I took my first philosophy class when I was a junior in high school, dually enrolled as a college student at Guilford College. The course was Philosophy 101: Intro to Philosophy. One of the first concepts that was introduced to us was intrinsic versus extrinsic value. As I approached the time of applying to colleges and choosing a major, I considered the intrinsic and extrinsic value of the fields I wanted to study, Education and Philosophy. Education would be my primary major. It was practical and would likely lead to a sustainable career, if not a terribly profitable one. I also valued it intrinsically, because of a love of learning and sharing knowledge. I had always enjoyed school, and wanted to create an environment of my own where I could foster inspiration in young people. Philosophy was to be my second major, no more than for the reason I loved studying philosophy. My father, a PhD graduate in Theology and Ethics, had raised me amongst piles of books in every room in the house, from Camus and Sartre to Cornel West and Reinhold Niebuhr. To the outside world, I was just a young Black woman, mostly waiting to be used as a vessel for whatever role I was meant to play for someone else. But at home with my father and his piles books, I could celebrate the love of learning and knowledge because I enjoyed it, and not because of what it did for me practically or extrinsically.

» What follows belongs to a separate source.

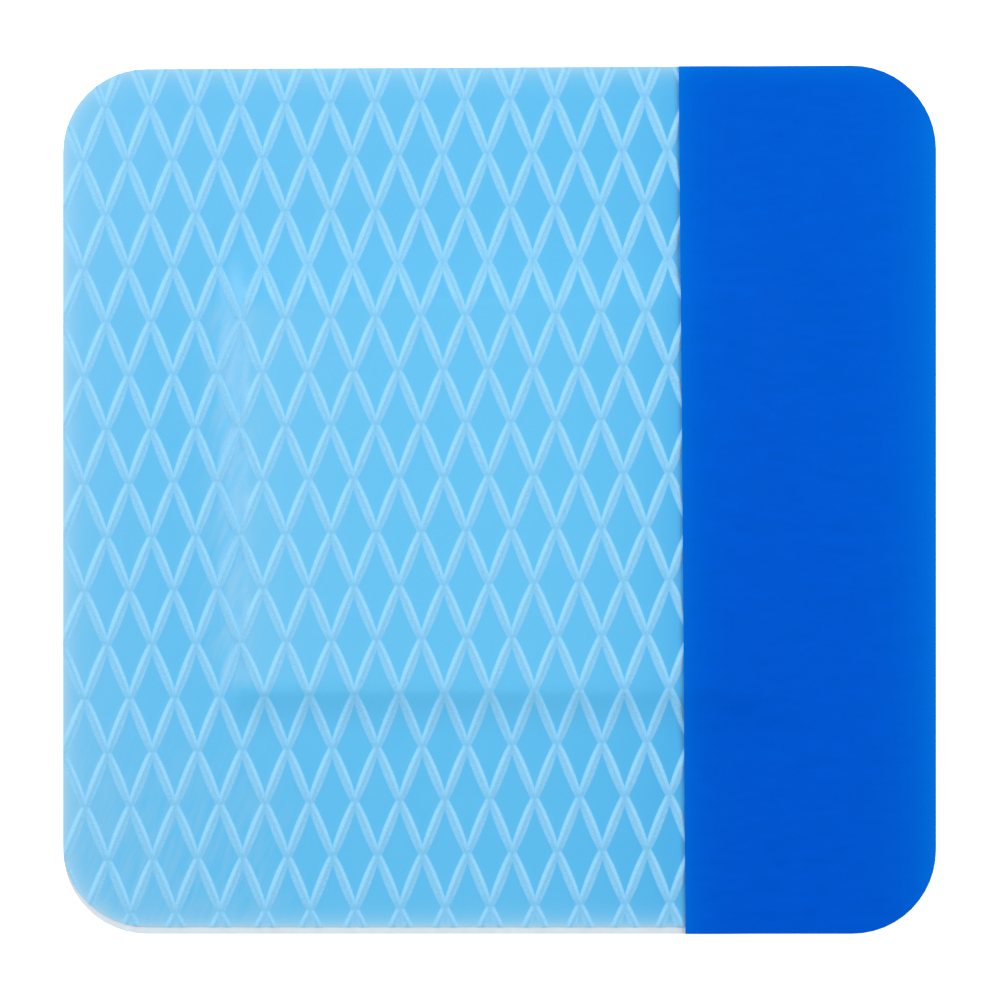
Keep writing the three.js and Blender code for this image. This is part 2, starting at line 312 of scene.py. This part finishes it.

I did not earn my double major in Education and Philosophy. My tragic backstory-briefly put: an experience with sexual assault that led to a bout of depression where I was unable to maintain my grades and ultimately failed one of the classes in the Education program-led to the Education Department at UNC removing me from the program. I took a year off from school to recover mentally, and when I returned I finished the Philosophy degree I had started. My GPA wasn’t stellar, mostly due to my struggles with mental health, but I had endured and accomplished my goal of graduating, despite my obstacles.

Out in the “real world,” I quickly learned a Bachelor’s degree, to most employers, held very little extrinsic value. I knew that my degree had prepared me for problem-solving, critical thinking, writing, time management, and creativity, but it did not translate well on a job application. My first job out of college was as a teacher at a middle school that was so desperate to fill the position, where the reputation for students with bad behavior and low test scores well preceded them, that they hired me on the spot despite my lack of credentials. After two years, I decided it wasn’t the right age group or neighborhood for me to teach constructively. What followed was a handful of years of never being able to obtain another job beyond the service industry (retail, food service, and even a 3-month stint at a call center) where I could barely support myself financially or thrive intellectually.

And now, I have come full circle, back to the intrinsic value of philosophy, but also, more importantly, discovering the intrinsic value of myself. Despite my desperate efforts over the last four years to pour into every role I told myself I was meant to play as a Black woman, from the girlfriend to the hourly wage employee, I was unfulfilled and empty. Even during my days of folding sweaters and preparing food, I had always secretly dreamed of coming back to philosophy, even though I knew it was a field where there were very few women and very few Black people. Did I even belong? And unlike Economics or Business, fields that are lauded for their extrinsic value in our capitalist society, how could I dare to dream to study in a field that most people consider to be impractical?

I am daring to continue my personal study of philosophy because it is a radical act of celebrating the intrinsic and extrinsic value of a field that is older than history, and crucial to the legacy of human thought. Perhaps even more importantly, it’s a radical celebration of the intrinsic value of myself. Outside of just being someone’s romantic partner, or a nameless employee, a Black woman like me studying philosophy is defiance against a culture who says she is only valuable for what she provides, and against a field that traditionally honors white men who study other white men, to teach white men. But while I also aim to celebrate my intrinsic value as a lifelong learner, I dream of showing how the tenants of Continental philosophy, particularly through the lens of social justice, can be used to counteract the confines of a capitalist society that tells Black and brown women, men, and queer folk, that their value is primarily extrinsic. Writers such as myself need to help break down and then dismantle mainstream cultural ideations of the bodies of Black and brown people used for consumption, and to instead uplift them as members of society who are valued for their own intrinsic worth, a privilege historically and still primarily belonging to cisgender white people. By allowing myself to put aside my obligations of extrinsic value as a Black woman in mainstream America and embrace my intrinsic value as a Black woman who is a writer and student of life, I aim to use my voice to help bring about the liberation for people like me who, up to this point, haven’t been allowed in our world to consider and embrace their intrinsic value… as simply human beings.